Tuesday, April 24, 2018

Apollonia in Kingston in May

It's been almost three years since Gossips told the story of Apollonia and followed its journey from Buzzards Bay to the Hudson River. Now, to quote one member of the Apollonia crew, "with a little luck and a little community support," the schooner powered by the wind and recycled vegetable oil will be making deliveries this season. 

In the meantime, in the month of May, Apollonia is partnering with the Hudson River Maritime Museum in Kingston to offer classes in creating and restoring parts of a working sailing vessel. The museum will be offering three classes as part of the series: Wooden Block and Mast Hoop Build; Wood Finishes: Varnish and Oil; Ropework: Splicing, Whipping, and Making Grommets.

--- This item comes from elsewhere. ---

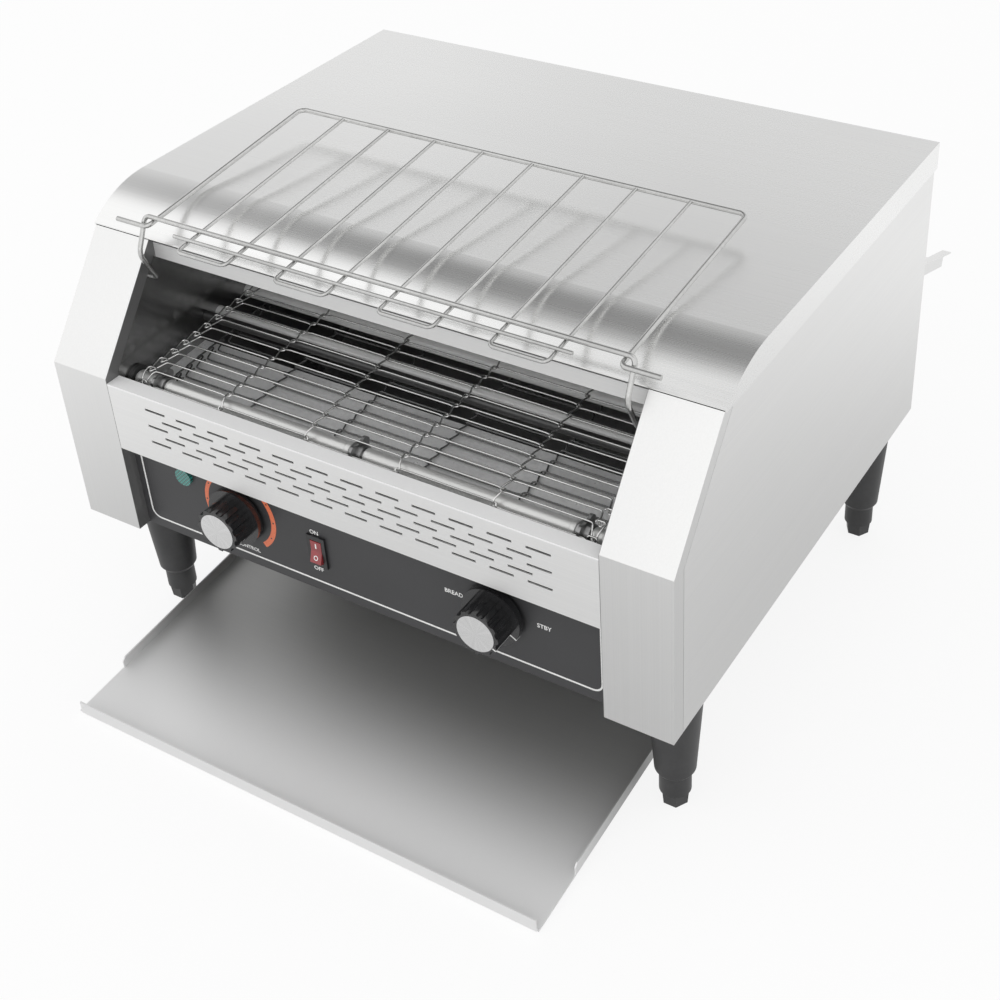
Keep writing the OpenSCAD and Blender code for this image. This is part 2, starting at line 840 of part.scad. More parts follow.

Apollonia will be at the Hudson River Maritime Museum docks for several weeks in May as crew members and volunteers work to finish rebuilding her traditional sailing rig. “We are so excited to team up with the Hudson River Maritime Museum this spring to build many critical parts of the rig, including blocks, mast hoops, and running rigging,” says Sam Merrett, of the Apollonia. Visitors are welcome to watch the work and learn more about the boat. Those interested in learning about traditional vessel rigging and how to repair and maintain their own vessels are invited to register for any of the three courses offered this spring.

In Wooden Block and Mast Hoop Build, students will work with two lead instructors and three assistant instructors to shape and construct rope-stropped blocks and wooden mast hoops for Apollonia. In Wood Finishes: Varnish and Oil, led by Riverport Wooden Boat School instructor Brian Donahue, students will explore various techniques of wood finishing and will get hands-on experience varnishing spars for Apollonia, using traditional schooner varnish. In Ropework: Splicing, Whipping, and Making Grommets, students will work with experienced sailor and knot enthusiast Christin Ripley to learn how to make eye splices, lay a grommet for rope strop blocks, and make proper whippings and seizings. All student-made products will be used on board Apollonia.

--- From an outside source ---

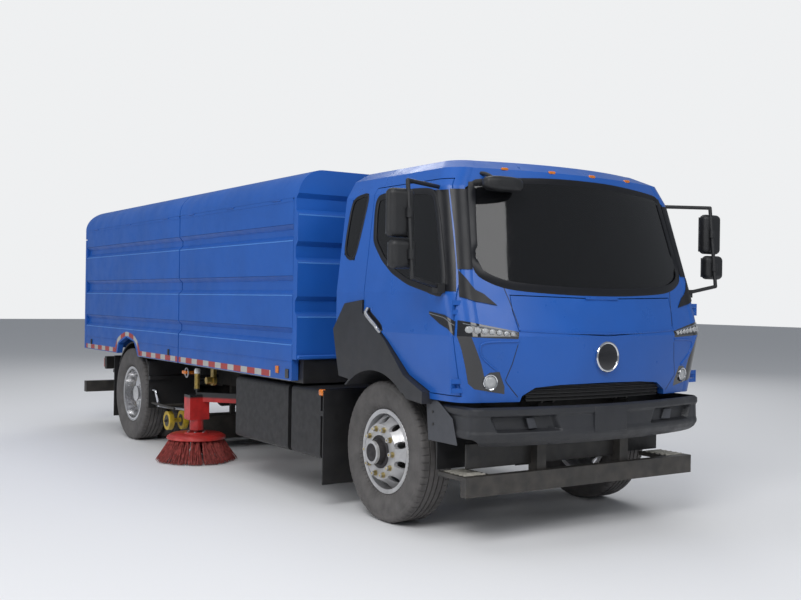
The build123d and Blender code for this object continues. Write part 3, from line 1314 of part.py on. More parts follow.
def build_bumper():
    """The bumper skin with its recesses and plate pad, and the guard bar with its steps below it."""
    skin = prism_z(bumper_plan(0) - bumper_plan(BUMPER_WALL), BUMPER_LOW_Z, BUMPER_TOP_Z)
    height = BUMPER_TOP_Z - BUMPER_LOW_Z
    behind = aft(CAB_TILT_AFT)
    recess = polygon([(BUMPER_OUT * across, BUMPER_LOW_Z + height * up) for across, up in RECESS_SHARES])
    pocket = prism_y(recess, aft(-FRONT_OVERHANG) - OVERRUN, behind)
    skin -= pocket
    skin -= mirrored(pocket)
    back_face = bumper_plan(BUMPER_WALL) - bumper_plan(BUMPER_WALL + RECESS_BACK)
    tray = prism_z(back_face, BUMPER_LOW_Z, BUMPER_LOW_Z + height * 0.9)
    tray &= block(-BUMPER_OUT, BUMPER_OUT, aft(-FRONT_OVERHANG), behind, 0, FAR)
    skin += tray
    low_z = RAIL_TOP_Z - RAIL_HEIGHT
    for side in (-1, 1):
        arm_x = side * (RAIL_OUT + SEAT_GAP)
        skin += block(arm_x, arm_x + side * BUMPER_ARM, aft(-FRONT_OVERHANG + BUMPER_WALL + RECESS_BACK),
                      aft(BUMPER_ARM_REAR_AFT), low_z + RAIL_WEB * 2, low_z + RAIL_WEB * 2 + BUMPER_ARM * 2)
    pad_x = PLATE_BOLT_SPACING_X / 2 + PLATE_PAD_EDGE
    pad_z = PLATE_BOLT_SPACING_Z / 2 + PLATE_PAD_EDGE
    pad_y = aft(-FRONT_OVERHANG)
    skin += block(-pad_x, pad_x, pad_y, pad_y + BUMPER_WALL, PLATE_BOLT_Z - pad_z, PLATE_BOLT_Z + pad_z)
    for side_x in (-1, 1):
        for side_z in (-1, 1):
            x = side_x * PLATE_BOLT_SPACING_X / 2
            z = PLATE_BOLT_Z + side_z * PLATE_BOLT_SPACING_Z / 2
            skin -= rod((x, pad_y - OVERRUN, z), (x, pad_y + BUMPER_WALL, z), PLATE_BOLT_R)
    keep("front_bumper", skin)

    face_y = aft(GUARD_FACE_AFT)
    guard = block(-GUARD_HALF, GUARD_HALF, face_y, face_y + GUARD_DEPTH, GUARD_LOW_Z, GUARD_TOP_Z)
    for side in (-1, 1):
        x0 = side * (RAIL_OUT - RAIL_FLANGE)
        x1 = side * RAIL_OUT
        guard += block(x0, x1, face_y + GUARD_DEPTH, aft(RAIL_FRONT_AFT) + GUARD_LEG_WIDTH,
                       GUARD_LOW_Z, GUARD_TOP_Z)
        guard += block(x0, x1, aft(RAIL_FRONT_AFT), aft(RAIL_FRONT_AFT) + GUARD_LEG_WIDTH,
                       GUARD_LOW_Z, low_z - SEAT_GAP)
        step_x0 = side * (GUARD_HALF - STEP_WIDTH)
        step_x1 = side * GUARD_HALF
        step = block(step_x0, step_x1, face_y + GUARD_DEPTH, face_y + GUARD_DEPTH + STEP_LENGTH,
                     GUARD_TOP_Z - STEP_THICK, GUARD_TOP_Z)
        pitch = STEP_LENGTH / (STEP_SLOTS + 1)
        for i in range(STEP_SLOTS):
            slot_y = face_y + GUARD_DEPTH + pitch * (i + 0.7)
            step -= block(step_x0 + side * STEP_SLOT, step_x1 - side * STEP_SLOT, slot_y, slot_y + STEP_SLOT,
                          GUARD_TOP_Z - STEP_THICK / 2, GUARD_TOP_Z + OVERRUN)
        guard += step
    eye_y = face_y + GUARD_DEPTH + TOW_EYE_R
    eye = Pos(0, eye_y, GUARD_LOW_Z + TOW_EYE_THICK / 2) * Cylinder(TOW_EYE_R, TOW_EYE_THICK)
    eye += block(-TOW_EYE_R, TOW_EYE_R, face_y + GUARD_DEPTH - SEAT_GAP, eye_y, GUARD_LOW_Z, GUARD_LOW_Z + TOW_EYE_THICK)
    guard += eye
    guard -= Pos(0, eye_y, GUARD_LOW_Z) * Cylinder(TOW_PIN_R, FAR / 4)
    keep("guard_bar", guard)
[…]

The Wooden Block and Mast Hoop Build class meets Saturday and Sunday, May 12 and 13. Wood Finishes and Ropework classes run concurrently on Saturday and Sunday, May 19 and 20. Click here for more information and to register.


  1. The day can't come soon enough when Apollonia is a regular sight at Hudson's waterfront park in the same dock space used illegally for the last 15 years by Hudson Cruises, Inc. (the Spirit of Hudson and Marika).

    1. Hudson has room for both but doesn't know how to use it.

    2. There's no vertical room, so are you planning a government take-over of the Hudson Power Boat Association properties?

    3. Power boat doesn't "own" any part of the submersible shore nor do they own the bulkhead in front of the state launch.

      Not a takover if "the land beneath navigable water remains vested in the state."

    4. Of course the land beneath the water and the water's surface are different things, so what's the plan for making the HPBA vacate the water surface? That would solve the question "how to use it [the deeper water]."

    5. You tip toe around ownership of the bulkhead at the state launch but humor me and riddle me this; if a riparian can only "own" the upland above the high water line, to whom does the "muddy" on the ebb tide belong?

    6. The State owns the mud, of course, and off that bulkhead which is too deep for exposed mud is where the steamboats docked in the 19th century. But the State owns the parking lot, too, so it's not really a City issue, not directly anyway.

    7. If so, than the people own the muddy in front of the City slip.

      You know, where Power Boat has fencing on the south side of the bulkhead.

      Extend Water street into the state parking lot and people crossing the bridge would have to left toward Prick's point or right toward the state's launch.

      Restore the city slip and have floats between, more users, better use of our "contributions" to good King Andrew.

      Promote public shore use to the fullest extent possible, as prescribed over 250 years ago.

  2. So the state allows for free and easy use over on th sunny side?

  3. With respect to your "vertical" comment, placing barges in front of the state bulkhead would reclaim hundreds of yards of docking and the people's shore at al levels of tide, 27 X 7, a huge increase.